I will prove you that a free will exists by showing that it actually changes the present state. Since you like the Monty Hall problem consider the following variant: The host shows you the door with one goat before you choose a door. Now you select a door. What is the probability that you select a car? exactly 50%. It doesn't matter if you switch now the door the probability will always be 50%. But If you select a door before the host shows you the goat then ... you know what you should do. What is the difference between the two scenarios? In the first one you are free to choose no constrains at all. The other one does constrain you by claiming "choose first and then I'll reveal the content of one door". Well if free will (=the ability to select door freely) does not exists and does not make any difference how come the probabilities are so different?

Uri Kalish said...

What you did is to change the rules of the game and by doing that you changed the probabilities of finding the prize.
In the final stage of your new scenario, I can choose between 2 curtains, with no help from the host.
In the final stage of the classic Monty Hall problem, I can also choose between 2 curtains, but the host helped me pick one of them (using his backstage knowledge).

Anonymous said...

Hi Uri,

Note that the 'new physics' (i.e. not Newton's harmonic world but quantum physics) favors the non-deterministic terminology.

Uri Kalish said...

Hi Yair,

Actually, I thought about talking on that subject, but eventually left it out of the post. Personally, I have a problem with the whole quantum probabilities / superposition / observer effect like in the Schrödinger's Cat experiment. Maybe we’re simply not using the correct equations to describe the atomic and subatomic world? Maybe we need a better theory which is deterministic? That said, if our choice of red or blue is affected by probabilities of quantum events in our brain, than it only strengthening my point, making free will a definite illusion.

Thanks.

Steve said...

What about the argument that determinism is completely unscientific? That is, it's completely unfalsifiable in that there is no possible example in which it can be wrong?

Uri Kalish said...

Hi Steve,

If you accept quantum physics in its current form, then you already have your perfect example of it being wrong. If the current quantum equations (using probabilities) are the correct way to describe the atomic/sub-atomic universe, and quantum events do affect the visible world, then determinism is not possible. Personally, I have a problem with the current quantum physics description of the world (see my answer to Yair). I believe a deterministic model to the microscopic world will be found eventually, disabling probabilities and enabling macroscopic determinism.

Thanks,
Uri.

veryheaven said...

dear, ever heard of clearvoyances? some call it forecast, instinct, intuition, whatsoever - where do you categorize this ability to catch up spiritually on things before they happen?

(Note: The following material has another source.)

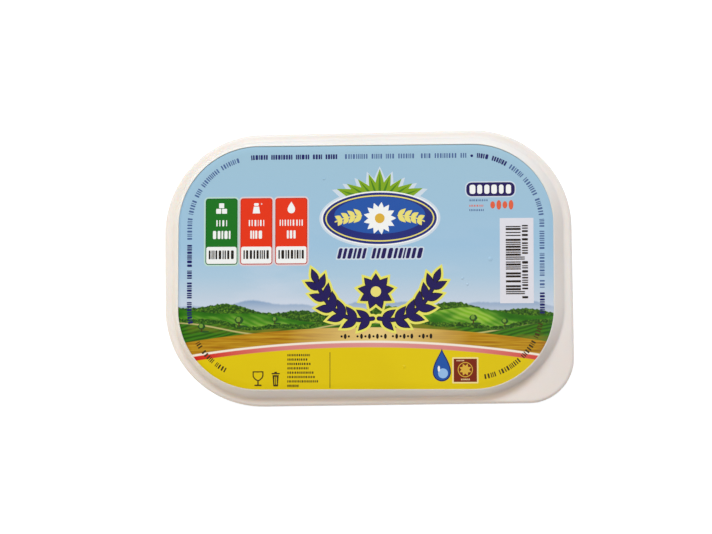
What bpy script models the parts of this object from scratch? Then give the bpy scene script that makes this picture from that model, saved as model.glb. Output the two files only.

in my subjective opinion free will does exist by any means. or are you determined to blog by your past`? anything conducting or stalking you daily, weekly to write, to make love, to think, to work?

thoughts of a freethinker :-)
VH

Anonymous said...

Maybe... I'm just overspeculating...

Could free will be an emergent behaviour?

Or maybe, we are just like very complicated zombies... super zombies!!!

Like the architect said "99 point something % of the test subjects accepted the program while as long as they believed they had a choice" or something like... well, like that. My guess would be that the Wachowski dudes (maybe they don't exit either!!!) read a psychology book and based that line on some psychologic theory.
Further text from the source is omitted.